Por isso, reescrever esse texto é mais do que simplesmente para dizer que continuo entendendo você. Sim, continuo! E sinto-me do mesmo modo. Mas hoje meu coração está cada dia mais instigado, movido e altamente motivado pelo desejo de contribuir para que assim como eu e outros queridos, ‘você esteja de volta e viva o que é e jamais deixou de ser’.  Quero ser instrumento pelo qual o Senhor lhe conduz de volta ao CAMINHO DA REDENÇÃO.

Esse texto é para dizer que assim como eu e você, há uma ‘porrada’ de gente que ama o Senhor, que já sofreu um monte de mazelas pelas escolhas dos outros e pelas suas próprias. Uma gente que definitivamente não quer viver esse ‘evangelho superficial’ presente em muitos lugares. Um povo que apesar de desejar ardentemente um evangelho simples, relacional, amigo, pastoral, piedoso e relevante, ‘morre de medo’ de sofrer outra vez, de se decepcionar novamente e ter a alma moída. Sim, tem uma porção de gente que como nós, sente a mesma coisa. Essas pessoas precisam de alguém para caminhar junto, para bater um papo enquanto come uma pizza, para orar junto e para voltar ao CAMINHO DA REDENÇÃO.

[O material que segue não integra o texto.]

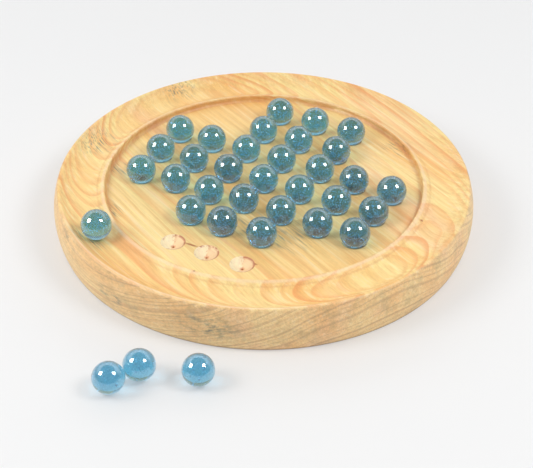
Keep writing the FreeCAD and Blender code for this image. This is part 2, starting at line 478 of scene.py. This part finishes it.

Acho que já está na hora de você, eu e outros que somos, buscar outros que também são e estarmos juntos caminhando na busca por outros que ainda perceberão que são, até o dia em que de fato seremos um com o Senhor!

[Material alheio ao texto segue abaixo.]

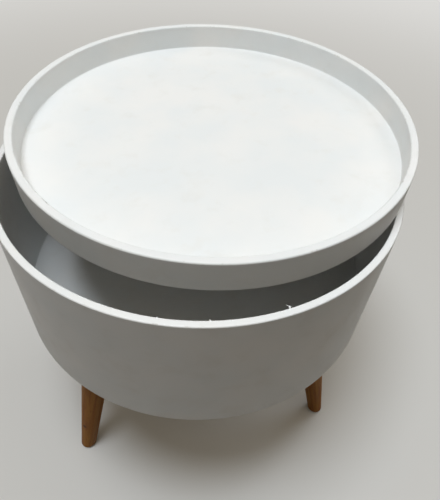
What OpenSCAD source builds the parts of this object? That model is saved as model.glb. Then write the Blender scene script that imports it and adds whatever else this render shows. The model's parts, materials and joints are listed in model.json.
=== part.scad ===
// Round storage table: a white drum body on three splayed beech legs, with a
// lift-off tray for a lid. The tray stands pushed back on the body's rim, so
// its locating ring rides on the rim and the tray's front dips into the mouth.
// Millimetres, +Z up. The origin is on the floor, on the body's axis, and the
// front is -Y.

/* [Body] */
// Outer diameter of the body and of the tray above it
body_d = 400; // [320:5:600]
// Height of the body's rim above the floor
rim_height = 406; // [340:1:520]
// Height of the body's wall
body_h = 157; // [110:1:200]
// Thickness of the body's wall
body_wall_t = 6.5; // [5:0.5:10]
// Thickness of the body's floor
body_floor_t = 9; // [8:0.5:15]
// Thickness of the tongue around the body's floor
body_tongue_t = 5; // [3:0.5:7]
// How far the body's floor stands above the wall's lower edge
body_floor_up = 3; // [2:0.5:8]
// Radius of the eased edges along the body's rim
rim_ease = 1.2; // [0.4:0.1:2]
// Radius of the body's lower outer edge
body_foot_r = 3.5; // [1:0.5:5]

/* [Tray] */
// Height of the tray's wall
tray_h = 33; // [20:1:60]
// Thickness of the tray's wall
tray_wall_t = 7.6; // [5:0.2:10]
// Thickness of the tray's floor
tray_floor_t = 5; // [4.5:0.5:9]
// Thickness of the tongue around the tray's floor
tray_tongue_t = 3; // [2:0.5:4]
// How far the tray's floor stands above the wall's lower edge
tray_floor_up = 1; // [0.5:0.1:3]
// Radius of the eased edges along the tray's rim
tray_ease = 1.6; // [0.4:0.1:2.4]
// Radius of the tray's lower outer edge
tray_foot_r = 2; // [0.5:0.5:3]
// How far the locating ring stands below the tray's wall
ring_drop = 3; // [2:0.5:8]
// Width of the locating ring
ring_w = 14; // [10:1:30]
// Play between the locating ring and the body's mouth, on each side
ring_play = 8.5; // [2:0.5:14]
// How far the tray is pushed off the body's axis
tray_push = 39; // [0:1:45]
// Direction of that push, anticlockwise from +X, in degrees
tray_push_dir = 62; // [0:1:359]

/* [Legs] */
// Angle between a leg and the vertical, in degrees
leg_splay = 13; // [5:0.5:16]
// How far inside the body's outer face the legs' axes meet the floor
stance_inset = 4; // [-20:1:25]
// Diameter of a leg at its top
leg_top_d = 40; // [36:1:44]
// Diameter of a leg at the floor
leg_foot_d = 20; // [18:1:28]
// Chamfer around a leg's foot
leg_foot_chamfer = 1; // [0.5:0.5:2]
// Radius of the edge around a leg's top
leg_top_ease = 2; // [0.5:0.5:3]

/* [Leg plates] */
// Side of the square mounting plate
plate_w = 60; // [54:1:70]
// Thickness of the pressed steel
plate_t = 2.5; // [2:0.5:3]
// Radius of the plate's corners
plate_corner_r = 8; // [2:1:12]
// Distance between two screws along a side
plate_hole_pitch = 46; // [42:1:50]
// Outer diameter of the pressed boss
boss_d = 32; // [28:1:34]
// How far the boss's seat lies below the plate, at its centre
boss_drop = 6; // [5:0.5:9]

/* [Fasteners] */
// Outer diameter of the hanger bolt's threads
hanger_d = 8; // [6:1:10]
// Length of the hanger bolt inside the leg
hanger_wood_len = 36; // [25:1:60]
// Length of the hanger bolt above the leg
hanger_machine_len = 12; // [10:0.5:13]
// Shank diameter of a plate screw
plate_screw_d = 4; // [3:0.5:4.5]
// Length of a plate screw
plate_screw_len = 9.5; // [6:0.5:10]
// Shank diameter of a ring screw
ring_screw_d = 3; // [2.5:0.5:3.5]
// Length of a ring screw
ring_screw_len = 7.5; // [6:0.5:8]
// Number of screws that hold the locating ring
ring_screw_n = 6; // [3:1:12]

/* [Glides] */
// Diameter of the plastic glide under a leg
glide_d = 17; // [12:1:18]
// Thickness of the glide
glide_t = 3; // [2:0.5:5]
// Shank diameter of the glide's nail
nail_d = 2.5; // [2:0.5:3]
// Length of the glide's nail
nail_len = 14; // [10:1:20]

/* [Clearances] */
// How deep the grooves for both floors are cut into the walls
groove_depth = 2.5; // [1:0.5:3]
// Play between a floor and its wall, in the groove and above it
groove_play = 0.2; // [0.1:0.1:0.5]
// Play around a fastener in its hole, on each side
hole_play = 0.05; // [0.02:0.01:0.2]
// Gap where the tray rests on the body's rim
rest_gap = 0.3; // [0.2:0.1:1]

/* [Hidden] */
$fn = 96;
// How far cuts pass a face: flush ones, and those through sloped faces
eps = 0.01;
cut = 1;

// Body
body_r = body_d / 2;
mouth_r = body_r - body_wall_t;
body_base_z = rim_height - body_h;
underside_z = body_base_z + body_floor_up;

// Tray, measured from the plane of its wall's lower edge
tray_inner_r = body_r - tray_wall_t;
ring_r = mouth_r - ring_play;
ring_t = ring_drop + tray_floor_up;
ring_mid_r = ring_r - ring_w / 2;

// Where the pushed tray touches the rim, as distances from the tray's centre
// along the push: its wall in front and its ring behind. Both lie on the
// body's inner edge. The ring drops in the mouth when the push is small.
tray_rides = tray_push > ring_play;
push = max(tray_push, eps);
wall_contact = max(-body_r, (pow(mouth_r, 2) - pow(push, 2) - pow(body_r, 2)) / (2 * push));
ring_contact = (pow(mouth_r, 2) - pow(push, 2) - pow(ring_r, 2)) / (2 * push);
tray_slope = tray_rides ? ring_drop / (ring_contact - wall_contact) : 0;
tray_tilt = atan(tray_slope);
tray_z = rim_height + rest_gap - tray_slope * (tray_rides ? wall_contact : 0);

// Legs: one at the back and two in front, anticlockwise from +X in degrees
back_dir = 90;
front_left_dir = 210;
front_right_dir = 330;
leg_dirs = [back_dir, front_left_dir, front_right_dir];
stance_r = body_r - stance_inset;
seat_z = underside_z - plate_t - boss_drop;
leg_len = seat_z / cos(leg_splay);
plate_r = stance_r - (underside_z - plate_t / 2) * tan(leg_splay);
foot_mid_r = stance_r - glide_t * tan(leg_splay);

// The blank of a leg reaches past the floor, and is then cut level
foot_extra = 10;

// Pressed plate: the boss's length along the leg passes the plate's top
boss_wall = plate_t;
boss_len = boss_drop + plate_t + boss_d * tan(leg_splay);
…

Sim, eu escrevi cada palavra dessa pensando em você. Em cada linha que reescrevi e em cada parte nova nesse texto, minha mente vislumbrou o rosto de cada irmão, irmã, filho e filha na fé, que o Senhor Deus me deu e que sei que apesar de ser, agora não está.  Por isso, ao ler imagine que eu estou falando diretamente para você, pois estou. Tenho certeza que você consegue me ‘ver’ falando cada palavra dessas. Mais que isso, você sabe que essa é uma verdade que arde em meu coração.

Meu grande desejo é que você redescubra a alegria de estar e que esse redescobrir lhe faça desejar trilhar com o coração repleto de alegria o CAMINHO DA REDENÇÃO.

Que o Supremo Pastor nos faça SER, mais do que simplesmente ESTAR!